Diakui atau tidak, fenomena seorang lelaki yang berpoligami, baik secara resmi maupun dengan sembunyi-sembunyi, sudah sejak lama terjadi di negara kita.
Hanya saja, di zaman informasi yang demikian terbuka seperti sekarang, kisah-kisah poligami ataupun sekadar kisah perselingkuhan, demikian banyak tersebar di media sosial.
Barangkali hal tersebut juga ditangkap oleh para seniman, khususnya pencipta lagu.

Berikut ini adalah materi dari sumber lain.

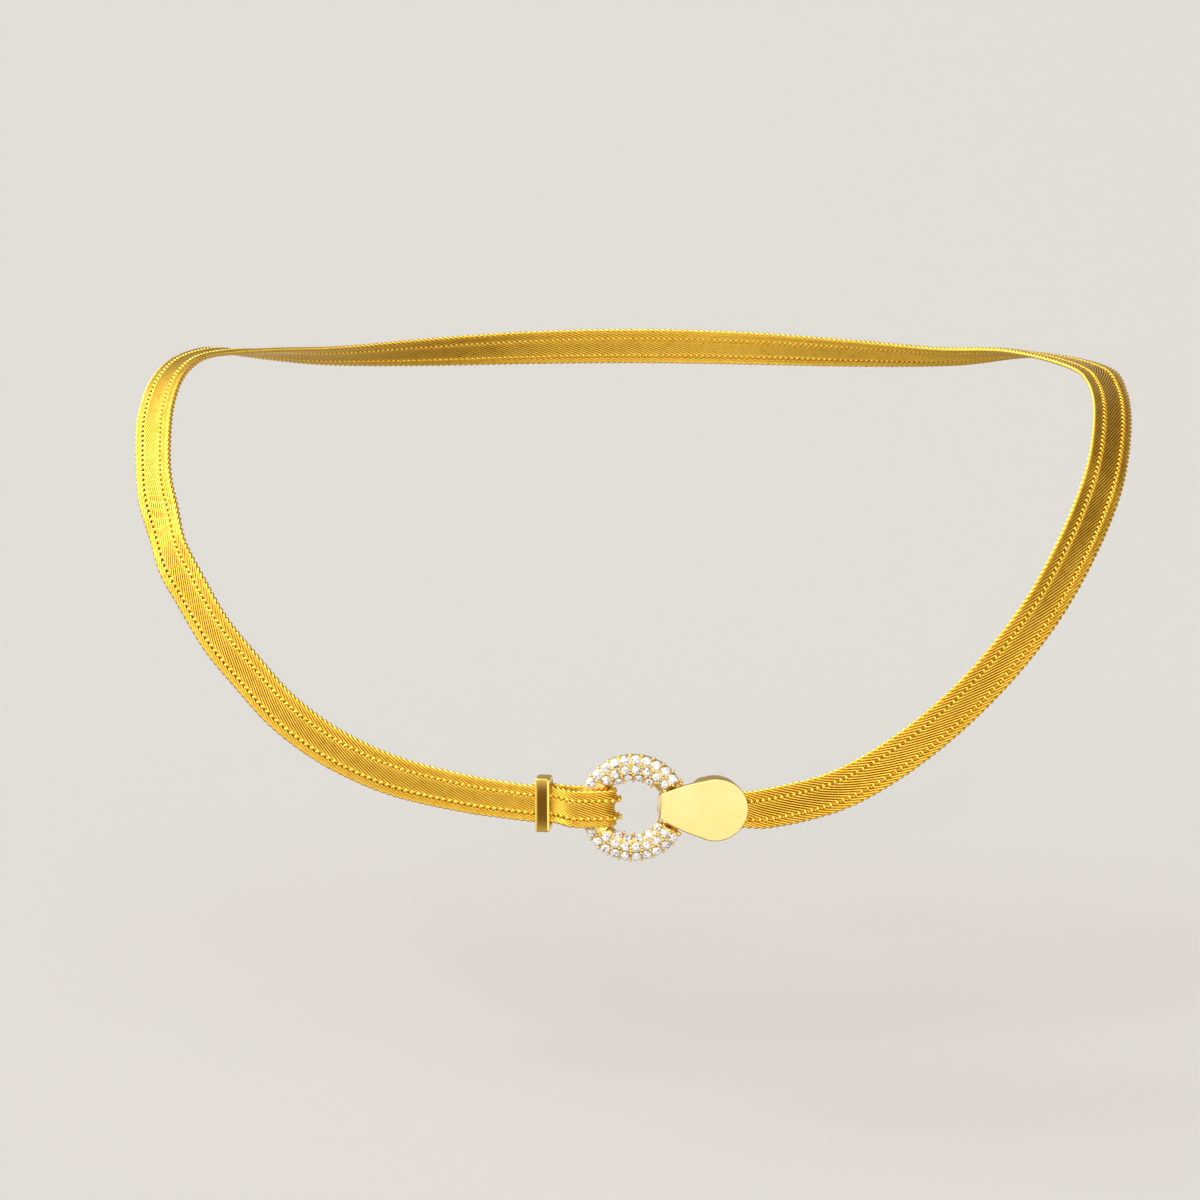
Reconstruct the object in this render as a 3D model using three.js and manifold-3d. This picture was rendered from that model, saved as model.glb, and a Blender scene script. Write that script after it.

Ada lagu Teman Tapi Mesra, Kekasih Gelapku, Sephia, dan masih banyak lagu bertema perselingkuhan lainnya.
Nah, ada satu lagu yang cukup unik, judulnya "Jadikan Aku yang Kedua". Penciptanya tak begitu dikenal yakni M. Novi Umar.
Kalau tidak keliru, lagu tersebut menjadi salah satu pemenang dalam program lomba cipta lagu yang diadakan oleh TV7 pada tahun 2006.Â
TV7 awalnya punya Grup Kompas yang menjadi Trans 7 setelah diakuisisi Trans TV. Grup Kompas sendiri kemudian mendirikan Kompas TV yang masih beroperasi sampai sekarang.
Meskipun pencipta lagunya tidak begitu dikenal publik, tapi penyanyi yang membawakannya, yakni wanita asal Surabaya bernama Astrid Sartiasari, namanya melambung berkat lagu ini.
Lagu "Jadikan Aku yang Kedua" ini dirilis pada 2006, yang merupakan salah satu single dari album kedua Astrid. Kebetulan, judul albumnya juga sama dengan single tersebut.
Coba simak lirik selengkapnya dari lagu "Jadikan Aku yang Kedua" pada bagian yang dicetak miring berikut ini.
Jika dia cintaimu, melebihi cintaku padamu
Aku pasti rela untuk melepasmu, walaupun ku tahu ku kan terluka
Jikalau semua berbeda, kau bukanlah orang yang kupuja
Tapi hatiku telah memilihmu, walau kau tak mungkin tinggalkannya
Jadikan aku yang kedua, buatlah diriku bahagia
Walaupun kau tak kan pernah kumilki selamanya.
Perhatikan kalimat pada 2 baris terakhir yang menggambarkan kenekatan seorang wanita untuk memilih lelaki yang telah dimiliki wanita lain.
Selama ini, wanita seperti itu digambarkan dengan citra yang negatif dan sebutannya adalah perebut laki orang (pelakor). Nah, lagu itu seolah-olah menjadi suara hati pelakor.
Maka, para pelakor sesungguhnya di dunia nyata mungkin merasa terwakili dengan lirik lagu tersebut. Bahwa, jadi orang ketiga itu tak perlu malu-malu amat.
Tapi, ada yang kurang jelas dan memunculkan pertanyaan dari lagu itu, atau mungkin diserahkan pada penafsiran para penikmat lagunya.Â
Menjadi yang kedua itu, maksudnya dijadikan sebagai istri kedua dari seorang suami yang berpoligami (soal nikah siri atau resmi, itu soal lain), atau sekadar jadi wanita selingkuhan?
Dipandang dari sisi agama Islam, poligami dengan maksimal 4 istri, sesuatu yang sah-sah saja, sepanjang memenuhi syarat. Yang penting si suami bisa berlaku adil terhadap istri-istrinya.
Dari sisi budaya pun, mungkin juga ada yang permisif terhadap poligami, meskipun ini perlu didalami lebih lanjut.
Namun, jika itu diartikan sebagai perselingkuhan, memang perlu berhati-hati menafsirkannya. Jika masyarakat memandang perselingkuhan sebagai hal yang biasa, akan berbahaya.
Kembali ke lagu di atas, sepertinya banyak wanita yang menyukai lagunya, meskipun secara umum mereka bisa dikatakan tidak mau dimadu.
Sedangkan laki-laki, wajar-wajar saja menyukai lirik lagunya, apalagi para suami pemuja poligami.
Jika lirik lagu dianggap mewakili apa yang berkembang di tengah masyarakat, apakah bisa kita artikan bahwa jadi pelakor saat ini bukan lagi hal yang tabu?